I didn't want to be sitting in an apartment by myself all the time so I did a
lot of research on how to make friends before moving.

I found the study from my previous post was a good start. I decided I needed
to be in area of the city where a lot of people my age with similar
backgrounds lived based on the proximity factor.

I also decided I needed roommates based on all three factors. I ended up
moving into an apartment with two roommates who seemed nice when I met them.

After living together three months, my roommates and I were consistently
hanging out inside the apartment and doing activities outside the apartment.

After six months, I would say we were friends.

I became friends with another person my age down the hall from our apartment.
I happened to see him go into his apartment a couple of times previously. I
knocked on his door and introduced myself. Fortunately, we had similar
interests, hung out again and again, and became friends over time.

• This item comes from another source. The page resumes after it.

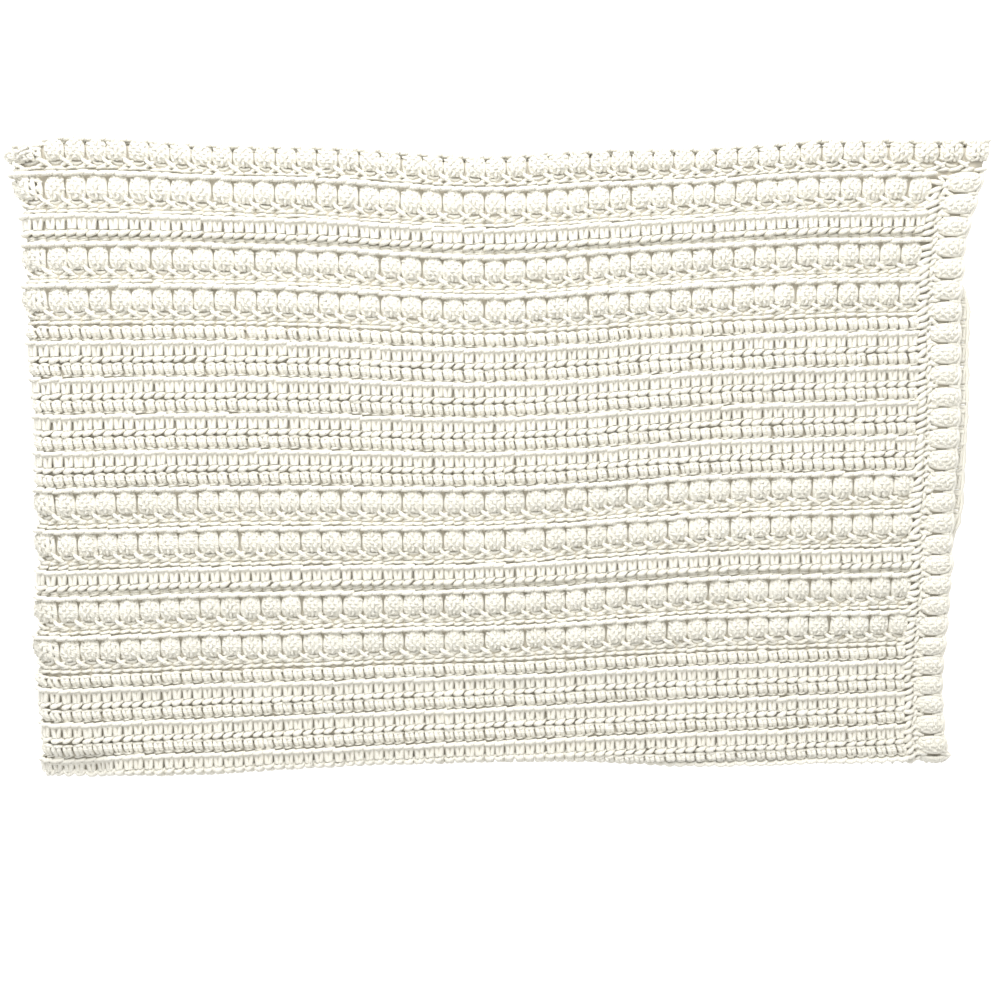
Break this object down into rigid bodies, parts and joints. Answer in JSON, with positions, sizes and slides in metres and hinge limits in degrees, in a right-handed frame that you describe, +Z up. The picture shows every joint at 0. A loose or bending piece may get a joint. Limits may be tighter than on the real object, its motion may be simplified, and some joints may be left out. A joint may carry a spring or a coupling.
{
  "type": "folded throw blanket",
  "caption": "Chunky crocheted throw in cream yarn, folded in four, with rows of bobbles between ridged rows and a puffed border along its free edges.",
  "frame": {"origin": "middle of the folded blanket's footprint, on the surface it lies on", "axes": "+X along the rows from the left folds to the side borders, +Y across the rows from the near folds to the far borders, +Z up"},
  "size_m": [0.7628, 0.5116, 0.0415],
  "materials": {
    "cream_yarn": "soft matt chunky yarn, plied, undyed cream"
  },
  "bodies": {
    "lower_half": {"bottom_bobble_pair_far": "cream_yarn", "bottom_bobble_pair_middle": "cream_yarn", "bottom_bobble_pair_near": "cream_yarn", "bottom_bobble_row_far": "cream_yarn", "bottom_far_border": "cream_yarn", "bottom_ridge_band_middle": "cream_yarn", "bottom_ridge_band_near": "cream_yarn", "bottom_ridge_row_far": "cream_yarn", "bottom_ridge_row_near": "cream_yarn", "bottom_side_border": "cream_yarn", "centre_corner": "cream_yarn", "inner_left_fold": "cream_yarn", "lower_near_fold": "cream_yarn", "outer_left_fold": "cream_yarn", "second_bobble_pair_far": "cream_yarn", "second_bobble_pair_middle": "cream_yarn", "second_bobble_pair_near": "cream_yarn", "second_bobble_row_far": "cream_yarn", "second_far_border": "cream_yarn", "second_ridge_band_middle": "cream_yarn", "second_ridge_band_near": "cream_yarn", "second_ridge_row_far": "cream_yarn", "second_ridge_row_near": "cream_yarn", "second_side_border": "cream_yarn"},
    "upper_half": {"third_bobble_pair_far": "cream_yarn", "third_bobble_pair_middle": "cream_yarn", "third_bobble_pair_near": "cream_yarn", "third_bobble_row_far": "cream_yarn", "third_far_border": "cream_yarn", "third_ridge_band_middle": "cream_yarn", "third_ridge_band_near": "cream_yarn", "third_ridge_row_far": "cream_yarn", "third_ridge_row_near": "cream_yarn", "third_side_border": "cream_yarn", "top_bobble_pair_far": "cream_yarn", "top_bobble_pair_middle": "cream_yarn", "top_bobble_pair_near": "cream_yarn", "top_bobble_row_far": "cream_yarn", "top_far_border": "cream_yarn", "top_ridge_band_middle": "cream_yarn", "top_ridge_band_near": "cream_yarn", "top_ridge_row_far": "cream_yarn", "top_ridge_row_near": "cream_yarn", "top_side_border": "cream_yarn", "upper_near_fold": "cream_yarn"}
  },
  "joints": [
    {"name": "left_fold", "type": "hinge", "parent": "lower_half", "child": "upper_half", "pos_m": [-0.36588, 0, 0.02075], "axis": [0, -1, 0], "range_deg": [0, 179.5], "deforming": ["outer_left_fold", "inner_left_fold", "centre_corner"]}
  ]
}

I repeated that with another person across the hall who one of my roommates
had already become friends with. I also ended up meeting my fiancée on the
elevator in my apartment after I mentioned the weather to her.

From my two roommates, the two people living in apartments nearby, my new
girlfriend at the time, along with a person I met at my work orientation who
lived nearby, I was introduced to probably over a hundred other people. Some
of whom I became friends with. And I'm excluding other friends I made at work,
through activities, and social gatherings etc.

By 2017, when I left the city, I had a close circle of maybe ten good friends,
and an extended circle of thirty friends. It ended up working out well.

From the research I did and my own personal experience, I don't completely
agree with the rest of the advice from the comments. I've seen similar
comments on other forums before.

If there is more interest in what I've learned, I can continue. Any specific
or personal questions, please email me (in profile).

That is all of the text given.